:: Collected data ::
────────
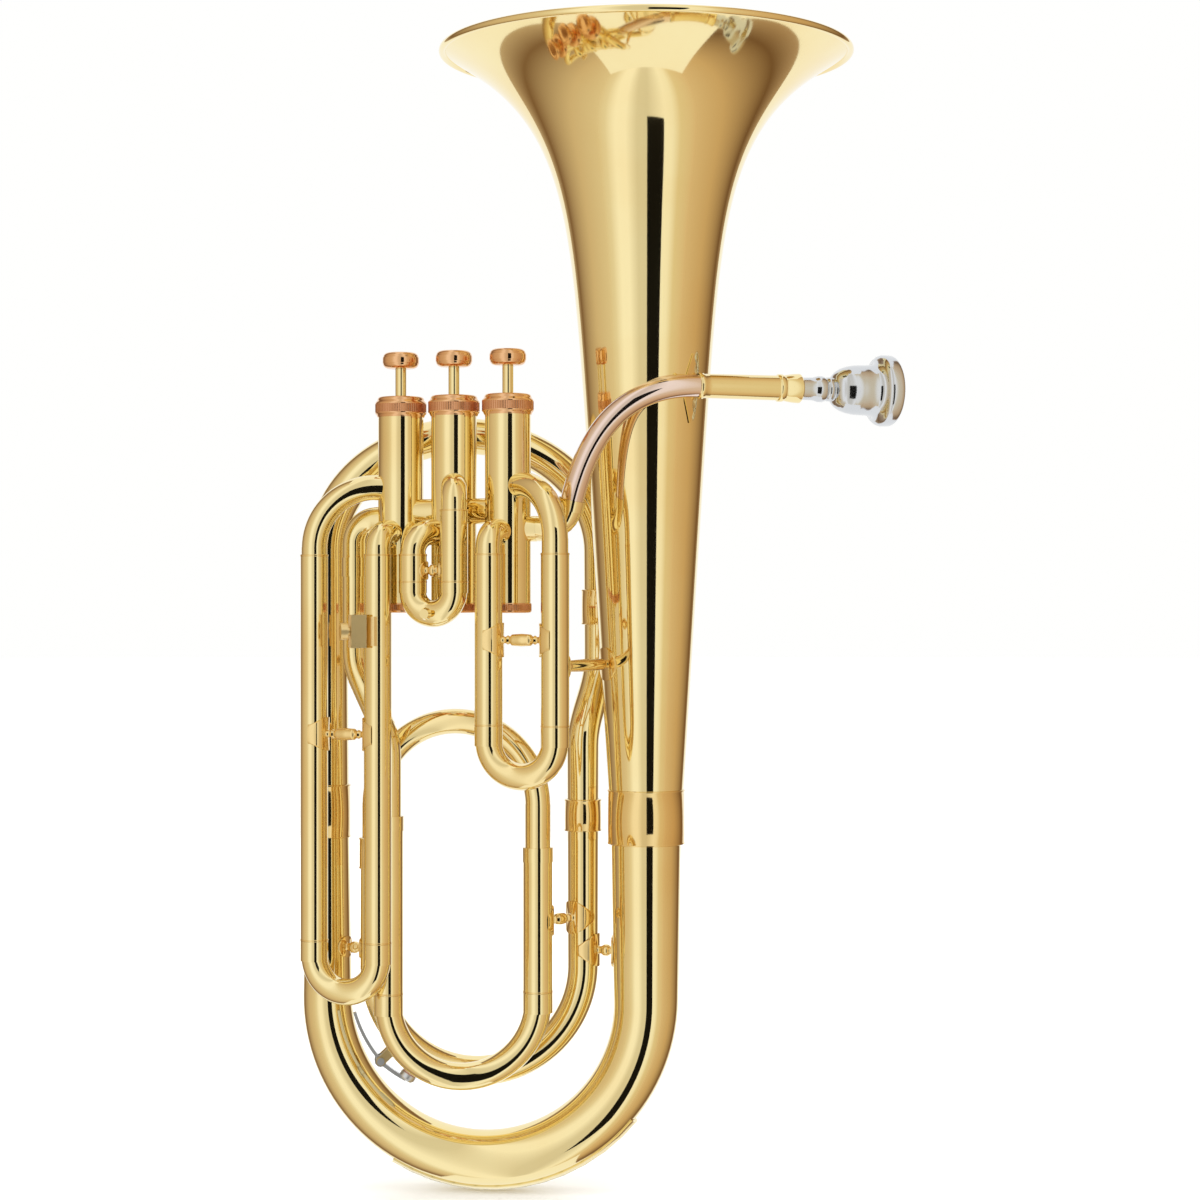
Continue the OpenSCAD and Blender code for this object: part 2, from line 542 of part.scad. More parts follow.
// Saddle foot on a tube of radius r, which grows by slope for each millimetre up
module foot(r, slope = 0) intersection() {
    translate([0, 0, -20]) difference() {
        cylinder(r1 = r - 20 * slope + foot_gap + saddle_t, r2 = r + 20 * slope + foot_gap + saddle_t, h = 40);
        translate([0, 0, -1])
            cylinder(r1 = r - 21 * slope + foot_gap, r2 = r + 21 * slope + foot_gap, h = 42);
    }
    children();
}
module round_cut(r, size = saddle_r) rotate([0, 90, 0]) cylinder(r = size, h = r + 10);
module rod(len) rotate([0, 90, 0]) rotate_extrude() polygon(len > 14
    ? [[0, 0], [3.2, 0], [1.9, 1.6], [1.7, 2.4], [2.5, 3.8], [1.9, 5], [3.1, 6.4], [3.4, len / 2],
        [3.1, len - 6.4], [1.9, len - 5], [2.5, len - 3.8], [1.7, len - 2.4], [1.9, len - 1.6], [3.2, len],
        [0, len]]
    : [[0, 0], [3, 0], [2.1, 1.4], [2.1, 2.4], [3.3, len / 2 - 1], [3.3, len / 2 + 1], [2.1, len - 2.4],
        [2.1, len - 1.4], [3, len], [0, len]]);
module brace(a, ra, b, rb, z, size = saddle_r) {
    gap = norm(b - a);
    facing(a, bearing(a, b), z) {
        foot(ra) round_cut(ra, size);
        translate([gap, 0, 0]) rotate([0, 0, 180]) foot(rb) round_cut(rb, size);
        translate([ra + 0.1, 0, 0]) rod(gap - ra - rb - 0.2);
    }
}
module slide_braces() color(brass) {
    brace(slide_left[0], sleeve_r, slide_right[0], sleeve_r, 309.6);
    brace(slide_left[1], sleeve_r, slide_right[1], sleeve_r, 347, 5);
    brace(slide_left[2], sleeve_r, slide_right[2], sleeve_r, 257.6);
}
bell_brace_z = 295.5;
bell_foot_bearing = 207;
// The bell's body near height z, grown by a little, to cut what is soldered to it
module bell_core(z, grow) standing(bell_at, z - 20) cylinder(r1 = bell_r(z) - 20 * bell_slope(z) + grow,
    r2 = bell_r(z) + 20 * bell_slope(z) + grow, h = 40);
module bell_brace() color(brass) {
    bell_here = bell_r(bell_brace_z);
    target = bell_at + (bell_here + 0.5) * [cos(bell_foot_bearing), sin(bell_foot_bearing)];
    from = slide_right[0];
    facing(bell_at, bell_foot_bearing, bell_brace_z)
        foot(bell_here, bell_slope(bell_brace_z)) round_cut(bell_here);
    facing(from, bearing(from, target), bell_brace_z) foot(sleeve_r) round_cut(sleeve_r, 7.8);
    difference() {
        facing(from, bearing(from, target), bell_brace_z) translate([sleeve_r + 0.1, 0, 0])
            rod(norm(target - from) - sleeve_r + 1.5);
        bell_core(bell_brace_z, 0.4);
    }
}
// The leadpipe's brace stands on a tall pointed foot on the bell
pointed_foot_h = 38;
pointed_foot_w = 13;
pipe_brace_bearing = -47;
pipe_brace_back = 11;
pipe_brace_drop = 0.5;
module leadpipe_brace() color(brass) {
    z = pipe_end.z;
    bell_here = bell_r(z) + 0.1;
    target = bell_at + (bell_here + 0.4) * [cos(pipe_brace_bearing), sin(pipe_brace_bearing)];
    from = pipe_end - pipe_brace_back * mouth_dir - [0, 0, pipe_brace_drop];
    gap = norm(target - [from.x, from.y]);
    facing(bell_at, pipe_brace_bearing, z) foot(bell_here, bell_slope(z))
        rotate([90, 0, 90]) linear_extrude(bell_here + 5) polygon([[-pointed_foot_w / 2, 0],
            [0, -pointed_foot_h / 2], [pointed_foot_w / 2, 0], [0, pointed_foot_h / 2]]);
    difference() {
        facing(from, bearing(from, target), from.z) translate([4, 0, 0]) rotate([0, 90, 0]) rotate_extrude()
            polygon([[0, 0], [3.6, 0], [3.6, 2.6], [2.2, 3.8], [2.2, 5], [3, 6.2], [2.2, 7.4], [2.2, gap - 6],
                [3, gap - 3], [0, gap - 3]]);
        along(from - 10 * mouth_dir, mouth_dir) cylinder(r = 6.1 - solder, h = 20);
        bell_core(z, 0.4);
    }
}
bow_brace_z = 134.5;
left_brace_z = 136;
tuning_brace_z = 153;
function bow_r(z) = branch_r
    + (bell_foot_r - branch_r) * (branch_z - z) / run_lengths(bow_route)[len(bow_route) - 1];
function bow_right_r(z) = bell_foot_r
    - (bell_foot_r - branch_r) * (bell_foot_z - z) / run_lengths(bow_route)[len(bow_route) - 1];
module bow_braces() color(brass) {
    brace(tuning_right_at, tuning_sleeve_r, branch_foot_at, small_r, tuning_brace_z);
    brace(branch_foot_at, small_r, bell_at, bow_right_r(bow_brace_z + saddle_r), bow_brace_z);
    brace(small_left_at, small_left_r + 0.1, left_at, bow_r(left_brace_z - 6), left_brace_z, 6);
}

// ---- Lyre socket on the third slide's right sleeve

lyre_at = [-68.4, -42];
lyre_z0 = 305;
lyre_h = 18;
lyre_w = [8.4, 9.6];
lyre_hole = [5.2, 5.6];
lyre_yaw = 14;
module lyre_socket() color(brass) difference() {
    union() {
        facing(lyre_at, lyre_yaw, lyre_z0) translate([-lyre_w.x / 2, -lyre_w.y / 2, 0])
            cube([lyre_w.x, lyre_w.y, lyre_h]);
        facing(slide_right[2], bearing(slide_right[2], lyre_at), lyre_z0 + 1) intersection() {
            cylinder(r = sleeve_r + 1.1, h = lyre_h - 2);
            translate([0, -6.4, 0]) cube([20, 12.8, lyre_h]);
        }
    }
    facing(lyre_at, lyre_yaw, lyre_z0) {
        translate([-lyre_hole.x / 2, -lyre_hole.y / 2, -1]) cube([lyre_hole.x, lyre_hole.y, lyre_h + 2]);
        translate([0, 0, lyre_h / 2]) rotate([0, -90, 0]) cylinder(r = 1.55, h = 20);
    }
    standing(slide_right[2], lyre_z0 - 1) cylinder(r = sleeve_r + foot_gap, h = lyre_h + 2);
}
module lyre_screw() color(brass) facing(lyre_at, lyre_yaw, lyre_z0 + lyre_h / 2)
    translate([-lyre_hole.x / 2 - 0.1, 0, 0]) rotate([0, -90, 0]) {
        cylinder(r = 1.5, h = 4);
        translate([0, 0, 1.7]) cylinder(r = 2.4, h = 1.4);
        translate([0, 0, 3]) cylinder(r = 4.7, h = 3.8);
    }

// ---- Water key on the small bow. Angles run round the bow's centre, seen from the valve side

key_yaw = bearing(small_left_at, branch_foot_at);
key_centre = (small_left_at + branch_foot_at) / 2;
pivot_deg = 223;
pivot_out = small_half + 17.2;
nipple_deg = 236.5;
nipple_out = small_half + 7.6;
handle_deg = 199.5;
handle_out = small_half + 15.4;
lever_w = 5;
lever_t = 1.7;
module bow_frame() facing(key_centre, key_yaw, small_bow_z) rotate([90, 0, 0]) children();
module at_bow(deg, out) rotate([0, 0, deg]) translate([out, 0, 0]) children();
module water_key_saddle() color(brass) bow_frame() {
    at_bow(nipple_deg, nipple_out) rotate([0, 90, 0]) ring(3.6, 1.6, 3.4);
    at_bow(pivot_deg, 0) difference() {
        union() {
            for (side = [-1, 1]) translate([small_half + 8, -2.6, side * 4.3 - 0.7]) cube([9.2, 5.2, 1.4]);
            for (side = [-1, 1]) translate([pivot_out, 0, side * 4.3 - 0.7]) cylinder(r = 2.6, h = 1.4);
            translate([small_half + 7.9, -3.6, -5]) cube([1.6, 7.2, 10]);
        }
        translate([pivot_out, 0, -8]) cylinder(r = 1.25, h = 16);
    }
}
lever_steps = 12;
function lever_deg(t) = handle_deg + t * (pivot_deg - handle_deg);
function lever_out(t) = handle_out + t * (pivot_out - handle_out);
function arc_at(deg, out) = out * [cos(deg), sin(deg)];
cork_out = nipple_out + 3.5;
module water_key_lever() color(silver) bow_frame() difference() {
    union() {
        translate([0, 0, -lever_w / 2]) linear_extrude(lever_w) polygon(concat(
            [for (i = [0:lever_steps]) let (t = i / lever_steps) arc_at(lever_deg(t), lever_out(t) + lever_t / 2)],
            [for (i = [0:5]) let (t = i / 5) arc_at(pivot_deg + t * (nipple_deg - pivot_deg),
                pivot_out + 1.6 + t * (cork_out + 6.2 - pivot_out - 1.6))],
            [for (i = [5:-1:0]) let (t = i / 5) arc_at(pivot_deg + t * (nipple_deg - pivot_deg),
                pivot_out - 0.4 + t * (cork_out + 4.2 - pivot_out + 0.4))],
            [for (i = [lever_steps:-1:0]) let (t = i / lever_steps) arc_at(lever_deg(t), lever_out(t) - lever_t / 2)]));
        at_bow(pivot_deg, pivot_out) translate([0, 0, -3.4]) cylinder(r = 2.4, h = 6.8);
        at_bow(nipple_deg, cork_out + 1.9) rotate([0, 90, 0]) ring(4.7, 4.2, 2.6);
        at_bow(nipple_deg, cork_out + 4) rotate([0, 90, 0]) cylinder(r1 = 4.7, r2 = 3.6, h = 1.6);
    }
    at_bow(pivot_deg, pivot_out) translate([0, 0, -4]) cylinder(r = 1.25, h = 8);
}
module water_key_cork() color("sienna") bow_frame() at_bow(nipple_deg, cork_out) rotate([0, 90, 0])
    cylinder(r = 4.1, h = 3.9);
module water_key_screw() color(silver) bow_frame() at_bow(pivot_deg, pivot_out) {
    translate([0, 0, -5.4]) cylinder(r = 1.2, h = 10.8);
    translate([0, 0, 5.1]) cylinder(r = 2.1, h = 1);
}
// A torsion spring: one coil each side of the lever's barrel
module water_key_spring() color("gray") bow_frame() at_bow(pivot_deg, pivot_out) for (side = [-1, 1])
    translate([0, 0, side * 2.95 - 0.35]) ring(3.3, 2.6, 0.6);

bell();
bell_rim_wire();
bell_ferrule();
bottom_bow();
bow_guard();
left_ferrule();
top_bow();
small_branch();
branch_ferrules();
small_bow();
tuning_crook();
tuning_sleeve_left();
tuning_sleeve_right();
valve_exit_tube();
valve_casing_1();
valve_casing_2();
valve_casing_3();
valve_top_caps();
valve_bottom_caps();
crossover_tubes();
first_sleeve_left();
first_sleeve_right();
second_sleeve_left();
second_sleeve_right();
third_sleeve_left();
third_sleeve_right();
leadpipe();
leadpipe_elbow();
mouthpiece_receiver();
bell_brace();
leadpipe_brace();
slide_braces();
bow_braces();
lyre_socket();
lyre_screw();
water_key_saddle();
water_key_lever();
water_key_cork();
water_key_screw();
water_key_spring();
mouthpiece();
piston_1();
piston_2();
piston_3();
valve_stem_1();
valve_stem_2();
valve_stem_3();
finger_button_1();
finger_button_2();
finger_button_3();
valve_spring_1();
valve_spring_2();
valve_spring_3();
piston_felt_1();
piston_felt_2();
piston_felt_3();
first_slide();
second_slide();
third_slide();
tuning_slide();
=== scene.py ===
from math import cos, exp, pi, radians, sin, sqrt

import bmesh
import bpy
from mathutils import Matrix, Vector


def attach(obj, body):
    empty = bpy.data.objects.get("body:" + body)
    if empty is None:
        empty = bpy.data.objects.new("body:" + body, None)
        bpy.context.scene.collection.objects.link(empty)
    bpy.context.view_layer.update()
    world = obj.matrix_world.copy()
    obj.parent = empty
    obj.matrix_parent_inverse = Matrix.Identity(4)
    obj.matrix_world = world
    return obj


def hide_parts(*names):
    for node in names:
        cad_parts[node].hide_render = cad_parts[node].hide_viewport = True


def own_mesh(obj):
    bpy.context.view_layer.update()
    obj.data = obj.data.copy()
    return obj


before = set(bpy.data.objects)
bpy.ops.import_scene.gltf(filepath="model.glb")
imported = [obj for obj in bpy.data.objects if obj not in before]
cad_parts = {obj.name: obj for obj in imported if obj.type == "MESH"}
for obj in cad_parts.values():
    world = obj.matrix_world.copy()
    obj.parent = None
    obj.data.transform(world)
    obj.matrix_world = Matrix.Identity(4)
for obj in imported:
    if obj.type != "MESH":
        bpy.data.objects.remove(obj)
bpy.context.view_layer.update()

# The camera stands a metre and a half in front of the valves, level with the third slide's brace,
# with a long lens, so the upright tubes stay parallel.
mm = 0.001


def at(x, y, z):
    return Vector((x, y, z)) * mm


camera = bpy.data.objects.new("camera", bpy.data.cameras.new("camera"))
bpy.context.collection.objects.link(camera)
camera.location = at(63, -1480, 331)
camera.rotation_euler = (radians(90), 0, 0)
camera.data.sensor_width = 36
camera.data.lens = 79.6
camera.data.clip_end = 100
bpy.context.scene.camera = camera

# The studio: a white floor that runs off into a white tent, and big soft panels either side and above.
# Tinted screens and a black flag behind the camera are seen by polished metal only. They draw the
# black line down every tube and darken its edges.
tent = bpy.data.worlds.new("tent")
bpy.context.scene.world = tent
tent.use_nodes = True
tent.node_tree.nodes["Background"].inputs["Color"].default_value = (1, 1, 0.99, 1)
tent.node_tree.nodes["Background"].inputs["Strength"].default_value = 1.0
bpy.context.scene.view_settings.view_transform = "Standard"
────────
:: What to do ::
The lines to return run from the one containing "obj.parent = None" down to the one containing "return Vector((x, y, z)) * mm"; give them exactly, both included, and no others.

:: Answer to this task ::
    obj.parent = None
    obj.data.transform(world)
    obj.matrix_world = Matrix.Identity(4)
for obj in imported:
    if obj.type != "MESH":
        bpy.data.objects.remove(obj)
bpy.context.view_layer.update()

# The camera stands a metre and a half in front of the valves, level with the third slide's brace,
# with a long lens, so the upright tubes stay parallel.
mm = 0.001


def at(x, y, z):
    return Vector((x, y, z)) * mm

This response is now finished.